* **Information shown**
----

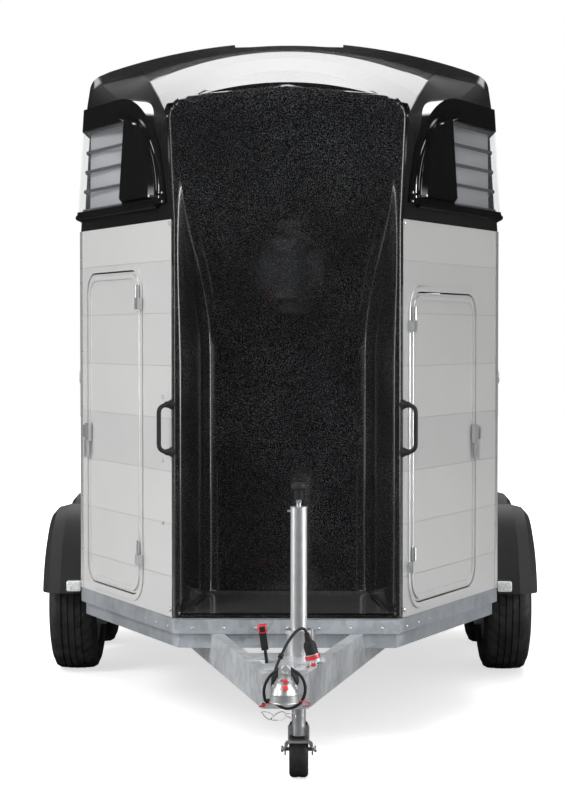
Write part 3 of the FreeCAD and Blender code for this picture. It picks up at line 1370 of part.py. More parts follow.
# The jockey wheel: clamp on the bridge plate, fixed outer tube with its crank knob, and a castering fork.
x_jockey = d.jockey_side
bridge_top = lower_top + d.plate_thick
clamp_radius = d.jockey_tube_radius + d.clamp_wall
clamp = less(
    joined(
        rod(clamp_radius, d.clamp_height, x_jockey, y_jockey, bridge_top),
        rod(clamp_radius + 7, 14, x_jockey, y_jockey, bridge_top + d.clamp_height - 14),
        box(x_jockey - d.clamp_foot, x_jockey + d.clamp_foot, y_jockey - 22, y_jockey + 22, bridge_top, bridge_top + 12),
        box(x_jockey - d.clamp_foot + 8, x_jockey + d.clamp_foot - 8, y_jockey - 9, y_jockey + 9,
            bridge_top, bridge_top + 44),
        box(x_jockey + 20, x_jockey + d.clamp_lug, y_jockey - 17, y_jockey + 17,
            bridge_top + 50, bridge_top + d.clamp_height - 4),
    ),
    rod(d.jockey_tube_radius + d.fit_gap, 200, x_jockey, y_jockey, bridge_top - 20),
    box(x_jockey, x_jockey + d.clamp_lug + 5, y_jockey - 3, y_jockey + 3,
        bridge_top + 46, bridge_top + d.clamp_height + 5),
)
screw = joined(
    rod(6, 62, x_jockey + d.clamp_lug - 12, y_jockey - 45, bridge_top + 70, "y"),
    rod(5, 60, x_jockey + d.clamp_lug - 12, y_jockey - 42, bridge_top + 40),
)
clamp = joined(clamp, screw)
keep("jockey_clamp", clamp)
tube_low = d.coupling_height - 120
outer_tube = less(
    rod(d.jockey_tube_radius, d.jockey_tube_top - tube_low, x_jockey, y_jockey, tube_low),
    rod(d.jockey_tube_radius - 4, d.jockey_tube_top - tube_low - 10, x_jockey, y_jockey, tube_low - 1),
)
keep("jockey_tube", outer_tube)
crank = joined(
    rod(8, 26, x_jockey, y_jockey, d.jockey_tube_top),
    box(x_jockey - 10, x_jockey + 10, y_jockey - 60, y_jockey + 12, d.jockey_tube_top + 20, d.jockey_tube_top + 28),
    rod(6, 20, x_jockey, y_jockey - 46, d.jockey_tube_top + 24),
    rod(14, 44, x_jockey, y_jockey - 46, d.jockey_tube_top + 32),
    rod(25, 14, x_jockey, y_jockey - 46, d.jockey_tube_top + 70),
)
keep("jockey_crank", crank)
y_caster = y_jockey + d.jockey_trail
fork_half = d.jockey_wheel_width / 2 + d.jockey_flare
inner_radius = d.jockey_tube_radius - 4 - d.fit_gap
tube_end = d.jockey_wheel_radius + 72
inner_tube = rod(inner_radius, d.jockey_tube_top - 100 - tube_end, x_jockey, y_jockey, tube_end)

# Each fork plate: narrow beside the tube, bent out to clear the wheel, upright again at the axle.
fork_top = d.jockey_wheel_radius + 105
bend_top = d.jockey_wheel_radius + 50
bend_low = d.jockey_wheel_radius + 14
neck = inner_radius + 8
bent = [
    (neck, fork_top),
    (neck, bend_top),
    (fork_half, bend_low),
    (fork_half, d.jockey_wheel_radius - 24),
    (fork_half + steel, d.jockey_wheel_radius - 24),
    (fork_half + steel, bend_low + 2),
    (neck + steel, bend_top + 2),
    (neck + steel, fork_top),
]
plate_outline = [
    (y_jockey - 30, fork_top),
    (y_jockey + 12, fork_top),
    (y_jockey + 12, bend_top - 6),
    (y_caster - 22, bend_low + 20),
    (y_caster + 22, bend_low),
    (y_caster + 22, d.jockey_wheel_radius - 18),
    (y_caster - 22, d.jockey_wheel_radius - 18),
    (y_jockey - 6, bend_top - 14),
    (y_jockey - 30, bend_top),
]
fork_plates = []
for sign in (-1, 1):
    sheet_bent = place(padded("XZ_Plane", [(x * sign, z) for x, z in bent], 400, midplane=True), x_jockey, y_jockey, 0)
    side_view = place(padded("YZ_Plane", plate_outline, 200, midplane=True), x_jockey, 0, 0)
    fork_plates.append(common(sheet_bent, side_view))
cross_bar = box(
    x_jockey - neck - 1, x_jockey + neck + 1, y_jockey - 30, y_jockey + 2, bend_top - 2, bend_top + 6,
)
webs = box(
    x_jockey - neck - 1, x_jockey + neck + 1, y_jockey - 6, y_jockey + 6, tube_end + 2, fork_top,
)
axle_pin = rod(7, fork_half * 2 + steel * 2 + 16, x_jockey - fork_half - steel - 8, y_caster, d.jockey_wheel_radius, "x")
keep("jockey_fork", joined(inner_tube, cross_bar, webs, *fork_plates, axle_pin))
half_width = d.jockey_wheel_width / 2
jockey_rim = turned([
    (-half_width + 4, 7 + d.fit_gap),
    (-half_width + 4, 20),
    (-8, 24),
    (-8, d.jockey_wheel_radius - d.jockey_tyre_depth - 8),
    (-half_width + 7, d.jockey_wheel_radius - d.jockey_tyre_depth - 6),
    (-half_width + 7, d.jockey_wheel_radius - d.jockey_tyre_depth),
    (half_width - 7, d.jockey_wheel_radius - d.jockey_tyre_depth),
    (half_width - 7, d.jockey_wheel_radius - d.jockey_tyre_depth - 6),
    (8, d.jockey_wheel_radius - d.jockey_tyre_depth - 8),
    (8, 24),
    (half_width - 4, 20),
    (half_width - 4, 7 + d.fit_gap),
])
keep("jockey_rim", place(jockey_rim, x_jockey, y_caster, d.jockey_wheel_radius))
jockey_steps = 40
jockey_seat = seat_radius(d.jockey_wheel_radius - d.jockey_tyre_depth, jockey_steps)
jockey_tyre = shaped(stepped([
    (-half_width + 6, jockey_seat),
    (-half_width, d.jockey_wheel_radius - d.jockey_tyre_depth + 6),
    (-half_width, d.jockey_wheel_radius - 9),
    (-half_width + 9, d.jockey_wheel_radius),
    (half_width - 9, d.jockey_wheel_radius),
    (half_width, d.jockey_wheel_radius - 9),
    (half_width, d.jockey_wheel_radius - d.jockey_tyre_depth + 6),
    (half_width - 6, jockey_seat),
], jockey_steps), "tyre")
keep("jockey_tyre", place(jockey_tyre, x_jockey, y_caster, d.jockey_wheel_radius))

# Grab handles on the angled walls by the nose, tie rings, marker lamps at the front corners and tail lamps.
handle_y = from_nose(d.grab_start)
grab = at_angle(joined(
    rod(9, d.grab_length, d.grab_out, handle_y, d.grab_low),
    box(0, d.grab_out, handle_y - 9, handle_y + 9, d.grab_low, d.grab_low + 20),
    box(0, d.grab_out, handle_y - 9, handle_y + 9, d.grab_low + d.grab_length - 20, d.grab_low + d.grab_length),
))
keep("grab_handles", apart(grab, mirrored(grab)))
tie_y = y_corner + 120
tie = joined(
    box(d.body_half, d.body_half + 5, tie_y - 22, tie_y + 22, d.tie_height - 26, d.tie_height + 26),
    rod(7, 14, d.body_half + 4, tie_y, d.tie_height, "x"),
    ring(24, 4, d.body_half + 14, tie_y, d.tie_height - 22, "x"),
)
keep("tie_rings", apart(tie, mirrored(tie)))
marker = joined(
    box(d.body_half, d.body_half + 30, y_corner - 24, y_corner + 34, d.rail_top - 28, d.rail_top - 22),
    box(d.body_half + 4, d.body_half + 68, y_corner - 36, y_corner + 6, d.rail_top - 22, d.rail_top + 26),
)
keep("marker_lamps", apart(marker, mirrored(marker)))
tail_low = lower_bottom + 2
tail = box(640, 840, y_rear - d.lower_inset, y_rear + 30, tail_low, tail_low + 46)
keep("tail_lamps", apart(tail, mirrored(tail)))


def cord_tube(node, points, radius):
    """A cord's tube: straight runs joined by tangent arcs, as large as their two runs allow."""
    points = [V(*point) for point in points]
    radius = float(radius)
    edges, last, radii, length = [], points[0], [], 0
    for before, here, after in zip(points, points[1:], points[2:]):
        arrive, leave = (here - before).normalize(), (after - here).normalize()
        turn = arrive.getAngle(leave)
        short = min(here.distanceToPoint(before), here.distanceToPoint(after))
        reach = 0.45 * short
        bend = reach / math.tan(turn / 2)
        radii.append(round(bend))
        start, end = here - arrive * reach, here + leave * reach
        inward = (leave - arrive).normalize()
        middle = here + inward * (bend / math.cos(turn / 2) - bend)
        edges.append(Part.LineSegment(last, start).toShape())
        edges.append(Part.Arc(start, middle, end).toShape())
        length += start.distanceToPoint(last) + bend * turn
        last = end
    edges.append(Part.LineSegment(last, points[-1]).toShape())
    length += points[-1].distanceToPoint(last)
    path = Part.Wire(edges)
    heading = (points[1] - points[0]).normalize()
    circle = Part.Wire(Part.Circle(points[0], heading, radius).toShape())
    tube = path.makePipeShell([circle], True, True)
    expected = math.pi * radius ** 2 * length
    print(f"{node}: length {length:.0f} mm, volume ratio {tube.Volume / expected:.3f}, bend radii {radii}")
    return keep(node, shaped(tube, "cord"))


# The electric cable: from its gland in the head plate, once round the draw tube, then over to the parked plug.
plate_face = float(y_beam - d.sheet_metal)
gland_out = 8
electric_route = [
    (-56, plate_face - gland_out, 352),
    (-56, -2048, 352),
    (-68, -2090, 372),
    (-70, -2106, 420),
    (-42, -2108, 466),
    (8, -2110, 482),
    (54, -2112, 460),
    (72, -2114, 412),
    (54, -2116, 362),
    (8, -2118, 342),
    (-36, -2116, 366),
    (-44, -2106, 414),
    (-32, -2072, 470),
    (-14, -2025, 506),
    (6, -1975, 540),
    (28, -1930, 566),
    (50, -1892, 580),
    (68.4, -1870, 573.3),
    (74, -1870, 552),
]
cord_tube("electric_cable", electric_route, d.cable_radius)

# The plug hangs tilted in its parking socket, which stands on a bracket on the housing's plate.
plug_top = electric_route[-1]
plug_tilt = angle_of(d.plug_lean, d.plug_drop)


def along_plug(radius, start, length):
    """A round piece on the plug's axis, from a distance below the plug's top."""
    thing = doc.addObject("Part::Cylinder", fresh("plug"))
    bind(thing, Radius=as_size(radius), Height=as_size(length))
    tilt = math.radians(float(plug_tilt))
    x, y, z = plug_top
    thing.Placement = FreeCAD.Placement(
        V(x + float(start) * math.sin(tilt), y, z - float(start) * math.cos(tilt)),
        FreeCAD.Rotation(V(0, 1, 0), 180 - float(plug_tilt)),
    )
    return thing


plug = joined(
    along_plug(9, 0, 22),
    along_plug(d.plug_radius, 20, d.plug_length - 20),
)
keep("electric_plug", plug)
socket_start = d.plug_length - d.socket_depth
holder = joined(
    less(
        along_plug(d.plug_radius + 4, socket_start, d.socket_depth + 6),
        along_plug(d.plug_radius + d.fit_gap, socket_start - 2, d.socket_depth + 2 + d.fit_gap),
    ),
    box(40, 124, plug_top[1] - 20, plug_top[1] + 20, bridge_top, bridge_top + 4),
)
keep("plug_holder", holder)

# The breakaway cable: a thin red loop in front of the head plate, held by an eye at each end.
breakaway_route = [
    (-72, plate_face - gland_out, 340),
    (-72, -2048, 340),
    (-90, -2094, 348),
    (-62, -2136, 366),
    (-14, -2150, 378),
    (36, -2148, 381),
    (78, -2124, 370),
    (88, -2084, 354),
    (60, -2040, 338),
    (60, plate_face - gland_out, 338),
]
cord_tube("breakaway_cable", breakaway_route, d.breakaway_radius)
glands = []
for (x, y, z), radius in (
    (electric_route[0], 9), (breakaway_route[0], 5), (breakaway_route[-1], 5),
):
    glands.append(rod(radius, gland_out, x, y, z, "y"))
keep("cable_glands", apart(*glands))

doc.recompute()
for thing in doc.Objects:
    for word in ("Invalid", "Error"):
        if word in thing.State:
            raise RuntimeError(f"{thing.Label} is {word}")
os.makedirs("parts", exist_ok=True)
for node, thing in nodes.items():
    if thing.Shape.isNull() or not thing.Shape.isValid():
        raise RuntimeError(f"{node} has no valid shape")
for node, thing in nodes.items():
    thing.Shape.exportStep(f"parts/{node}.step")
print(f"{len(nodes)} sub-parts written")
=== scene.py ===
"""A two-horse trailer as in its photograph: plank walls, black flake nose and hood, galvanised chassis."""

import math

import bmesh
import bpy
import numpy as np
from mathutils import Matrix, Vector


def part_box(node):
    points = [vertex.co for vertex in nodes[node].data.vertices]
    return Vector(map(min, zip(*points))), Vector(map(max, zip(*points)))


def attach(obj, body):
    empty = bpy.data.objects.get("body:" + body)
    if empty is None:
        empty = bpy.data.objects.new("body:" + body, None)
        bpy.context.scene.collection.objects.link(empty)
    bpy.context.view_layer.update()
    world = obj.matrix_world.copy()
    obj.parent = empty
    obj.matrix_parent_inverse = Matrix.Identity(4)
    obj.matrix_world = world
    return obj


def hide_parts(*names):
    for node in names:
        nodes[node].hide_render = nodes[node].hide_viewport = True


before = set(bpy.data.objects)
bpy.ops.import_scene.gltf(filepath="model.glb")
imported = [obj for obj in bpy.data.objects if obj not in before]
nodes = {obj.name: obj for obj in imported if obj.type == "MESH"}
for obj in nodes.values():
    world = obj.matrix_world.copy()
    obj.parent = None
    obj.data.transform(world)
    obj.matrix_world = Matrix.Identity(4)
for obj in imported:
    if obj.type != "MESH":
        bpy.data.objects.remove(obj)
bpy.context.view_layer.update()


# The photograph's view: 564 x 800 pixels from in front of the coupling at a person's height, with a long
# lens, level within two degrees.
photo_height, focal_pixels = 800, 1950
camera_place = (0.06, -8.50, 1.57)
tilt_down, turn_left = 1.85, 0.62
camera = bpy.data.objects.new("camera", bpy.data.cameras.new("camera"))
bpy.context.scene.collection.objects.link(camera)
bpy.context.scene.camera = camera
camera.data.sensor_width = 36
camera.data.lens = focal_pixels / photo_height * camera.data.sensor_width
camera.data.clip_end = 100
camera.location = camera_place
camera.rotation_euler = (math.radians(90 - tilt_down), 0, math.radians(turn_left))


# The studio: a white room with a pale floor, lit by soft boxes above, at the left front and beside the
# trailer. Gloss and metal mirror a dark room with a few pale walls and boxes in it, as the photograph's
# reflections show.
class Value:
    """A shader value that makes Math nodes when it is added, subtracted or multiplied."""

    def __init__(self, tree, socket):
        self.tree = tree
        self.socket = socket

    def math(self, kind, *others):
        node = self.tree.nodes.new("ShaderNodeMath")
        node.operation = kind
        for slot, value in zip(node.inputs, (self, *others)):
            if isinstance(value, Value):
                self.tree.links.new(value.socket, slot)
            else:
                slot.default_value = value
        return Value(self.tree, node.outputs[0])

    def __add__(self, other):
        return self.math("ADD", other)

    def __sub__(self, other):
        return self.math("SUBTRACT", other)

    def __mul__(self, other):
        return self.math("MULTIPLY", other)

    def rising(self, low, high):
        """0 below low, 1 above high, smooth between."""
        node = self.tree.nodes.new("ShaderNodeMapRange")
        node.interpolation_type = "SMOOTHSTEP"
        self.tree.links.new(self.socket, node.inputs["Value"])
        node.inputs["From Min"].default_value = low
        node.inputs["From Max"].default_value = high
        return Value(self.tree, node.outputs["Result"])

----

From the line containing "doc.recompute()" down to the line containing "obj.matrix_parent_inverse = Matrix.Identity(4)" in the material above, reproduce every line exactly, including the two end lines.

* **Right answer**
doc.recompute()
for thing in doc.Objects:
    for word in ("Invalid", "Error"):
        if word in thing.State:
            raise RuntimeError(f"{thing.Label} is {word}")
os.makedirs("parts", exist_ok=True)
for node, thing in nodes.items():
    if thing.Shape.isNull() or not thing.Shape.isValid():
        raise RuntimeError(f"{node} has no valid shape")
for node, thing in nodes.items():
    thing.Shape.exportStep(f"parts/{node}.step")
print(f"{len(nodes)} sub-parts written")
=== scene.py ===
"""A two-horse trailer as in its photograph: plank walls, black flake nose and hood, galvanised chassis."""

import math

import bmesh
import bpy
import numpy as np
from mathutils import Matrix, Vector


def part_box(node):
    points = [vertex.co for vertex in nodes[node].data.vertices]
    return Vector(map(min, zip(*points))), Vector(map(max, zip(*points)))


def attach(obj, body):
    empty = bpy.data.objects.get("body:" + body)
    if empty is None:
        empty = bpy.data.objects.new("body:" + body, None)
        bpy.context.scene.collection.objects.link(empty)
    bpy.context.view_layer.update()
    world = obj.matrix_world.copy()
    obj.parent = empty
    obj.matrix_parent_inverse = Matrix.Identity(4)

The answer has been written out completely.